The part of cross-cultural that I was most nervous about was being so far away from family without any real contact with them. I should’ve known that my fear was silly. Early in our time in Guatemala Sara asked a missionary couple we were visiting, how they can be away from their family for so long, and the answer is something that will stick with me for a long time. She said that of course it’s hard to be away from them but that you make more connections and your family grows. In that simple statement she taught us that family isn’t limited to family trees and blood relations, and every home stay that I’ve experienced since then has backed up her words. I don’t really understand it, but in the last three and a half months my family has become four times bigger than it was when we left January 14. And I’m not just talking good friends – I mean honest-to-goodness family. From my free travel family hugging me and saying “Te quiero, hermana” and hearing those words echoed from my Semana Santa family in Mexico City to movie night with and reassurances that “nuestra casa es tu casa” from my mom and sisters in Guatemala City and hugs and “no llores” from my mom and brothers in Puebla, I know that we’re family.
– Amy Layman
Wow, the semester is almost over. Tomorrow we get on a plane and fly home, okay EMU, but it’s close to home. We have learned a lot, seen a lot, and talked a lot. I have grown in so many different ways because of this, some of which I still can’t explain and don’t know if I will ever be able to. One thing that will stick with me is the impacts.

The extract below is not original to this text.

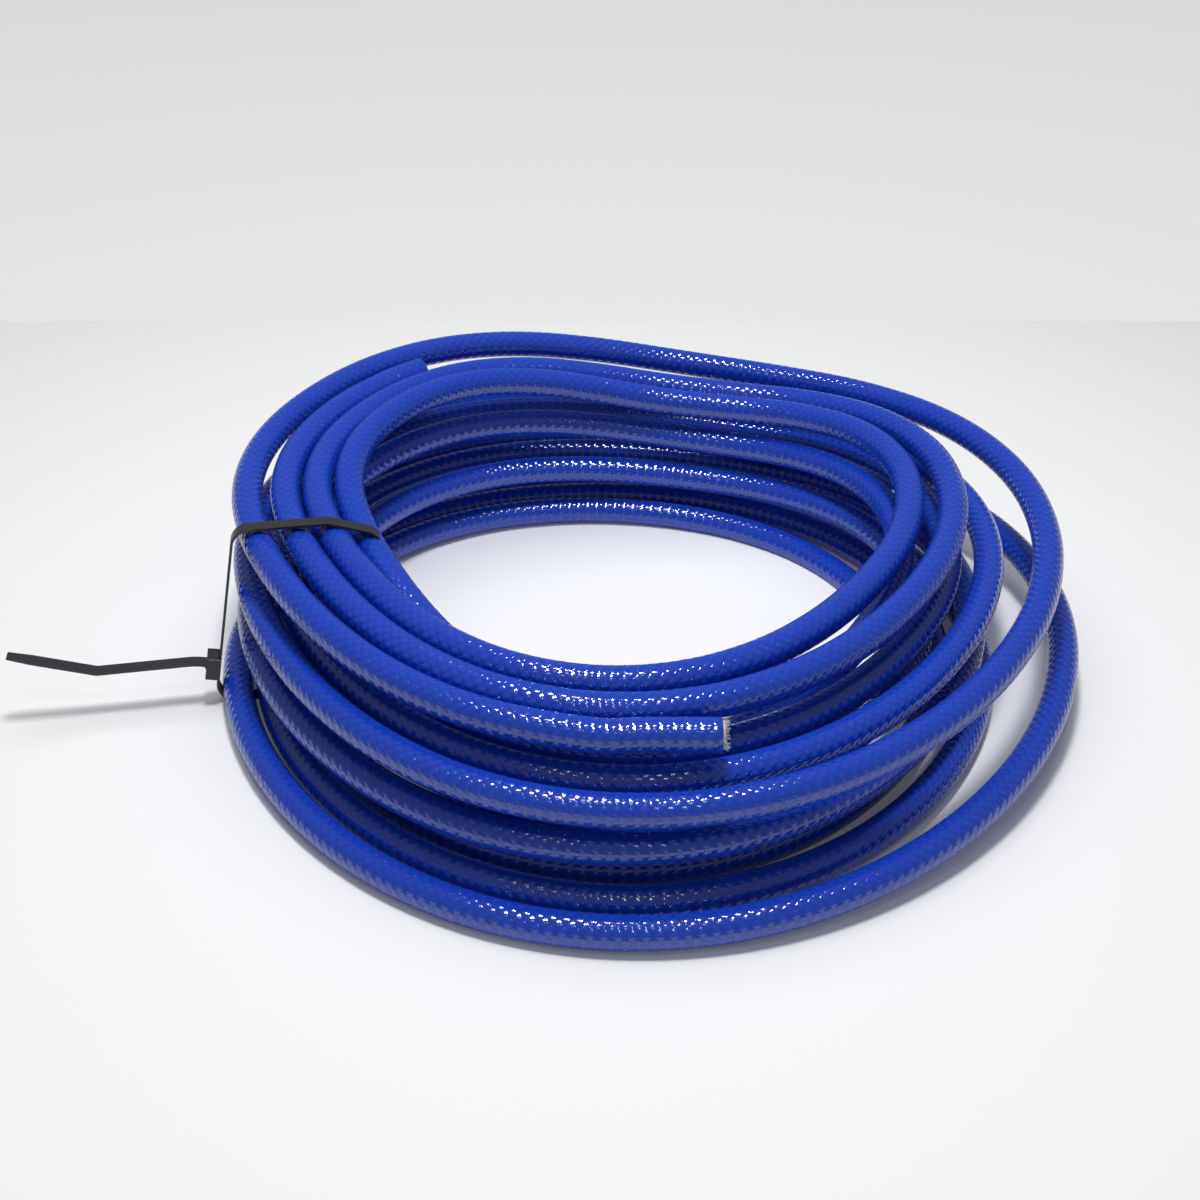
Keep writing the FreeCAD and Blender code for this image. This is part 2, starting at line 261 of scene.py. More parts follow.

This is a quote of what I said one time, “There is some reason I need to be here, I might find it out or I might not, but God wants me here.” I continued to use this idea to explain many more things on this trip and why I made the choices I made along the way. There is some reason God chose us to be where we are. We may find out now or in the future with our life paths or we may have had an affect on others we met, not knowing in what ways we affected them. I have met many different people, some I know their names and others I just pass on the way. All these people, including myself, could have had some impact. I know some things I learned from the people I met will change my actions in the future: being more grateful, conserving resources, using my Spanish, sharing their stories. How did I affect them? Is it the smile I shared, the interest I had, the relationship I made. It could be all of these, but this is the side that I will have the least interaction with, the side I will most likely never see. This is okay; we are not supposed to know everything. What I learned during these three and a half months will challenge my interactions in the states. To know that what I do is bigger than myself.